Green. Round. Crispy shells. Yum. These are some of the things to appreciate of fresh peas. But when used in cooking, there are a lot of variables to be considered to make a fresh pea tasty. Frozen peas, on the other hand, are frozen at the peak of their ripeness, and you only need to defrost before you cook them. They are more dependable in the kitchen. At least, this is what Anna Stockwell stated.
There are too many variables that have to be just right in order for a fresh pea to actually taste good, and often they're just starchy and mealy and not sweet.

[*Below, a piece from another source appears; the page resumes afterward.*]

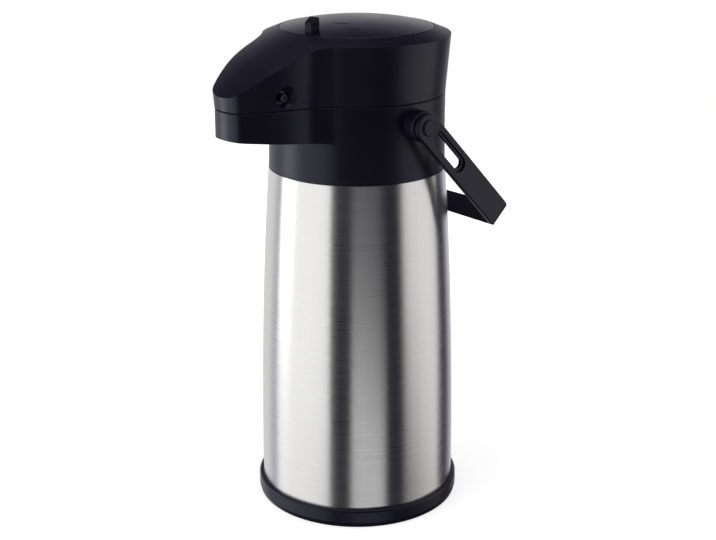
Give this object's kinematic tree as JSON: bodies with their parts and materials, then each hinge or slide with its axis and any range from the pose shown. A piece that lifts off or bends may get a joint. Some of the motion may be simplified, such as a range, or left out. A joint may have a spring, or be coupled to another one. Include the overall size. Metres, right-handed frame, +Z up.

I recently tried to make a spring chowder with fresh English peas in it, and the soup was a weird, mushy mess until I switched to frozen sweet peas. My first go at this braised leeks and peas dish for Easter was a disaster because I tried to be fancy and use fresh peas—and again once I switched to frozen peas, everything was better.
I've been disappointed by fresh peas so many times, in fact, that I've decided to go ahead and declare my loyalty to Team Frozen Peas henceforth. Frozen peas, which are always picked and flash-frozen at the exact peak moment of ripeness, will never let you down. A bag of frozen peas (here's a list of our favorite ones) can sit in your freezer for months and still taste delicious, crisp, and sweet when you defrost them.
Unfortunately, Anna does not evaluate the third contender for the best type of peas: canned peas.
Anyway, which do you think is better? Let’s keep the discussion peas-ful.